The Temple of Hercules Invictus is the circular temple in the Piazza della Bocca della Verità in Rome (where the Forum Boarium used to be). The monument is also called the Temple of Hercules Olivarius. The second temple in the square is dedicated to Portunus.
Temple of Herculus Invictus Rome
The address of the Tempio di Ercole Vincitore is Piazza della Bocca della Verità – Rome. The temple can be viewed from outside at any time.
History and description
The “Temple of Hercules the Conqueror” is surrounded entirely by a row of columns. Because of this, it was long thought to be the Temple of Vesta, since this fit ancient descriptions of the latter.
It was the prefect of Rome under Napoleon, Camille de Tournon, who discovered the true nature of the temple.

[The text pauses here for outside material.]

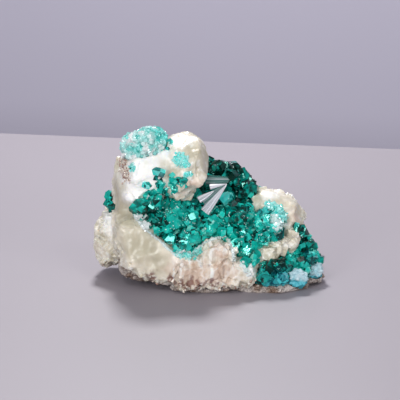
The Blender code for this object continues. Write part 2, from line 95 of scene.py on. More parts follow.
# One crystal, in mm: tone goes from dark to bright, and blue from green to cyan.
Crystal = namedtuple("Crystal", "tip axis radius length spin tone blue")

# Seeds of the random draws, so that every run gives the same specimen.
SEEDS = {
    "crust places": 40, "crust": 50, "crust tones": 70,
    "large": 49, "climbing": 46, "climbing places": 47,
    "cap places": 60, "cap": 61, "cap tones": 62,
    "rim places": 80, "rim": 81, "rim tones": 82,
    "patch places": 90, "patches": 110, "patch tones": 130,
    "crumb places": 150, "crumbs": 151, "crumb tones": 152, "edge places": 153,
    "speck places": 160, "specks": 161, "speck tones": 162,
    "spear": 170,
}


def linear(hex_colour):
    """An sRGB hex colour as linear RGBA."""
    values = [int(hex_colour[i : i + 2], 16) / 255 for i in (1, 3, 5)]
    return [v / 12.92 if v < 0.04045 else ((v + 0.055) / 1.055) ** 2.4 for v in values] + [1]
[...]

The alternative name, “Temple of Hercules Olivarius”, refers its founder, a merchant named Marcus Octavius Herrenus who owed his wealth to the olive oil trade. (Hercules Olivarius was the patron saint of the olearii, or olive oil traders.)
The temple was built toward the end of the 2nd century BC. It has a diameter of nearly 15 meters. The 20 Corinthian columns surrounding the central cell are more than 10 meters tall. The base is of volcanic tuff stone. The architrave and roof that crowned the construction are gone.
What has stood the test of time are 19 of the 20 columns and the travertine wall of the cell. The roof was added later.
The Temple of Herculus Invictus is the oldest surviving marble building in Rome.
In 1132, the temple was converted into a church called Santo Stefano alle Carozze.
Restorations took place in 1475. A fresco above the altar was also painted.
In the 17th century, the church was renamed the Santa Maria del Sole Church.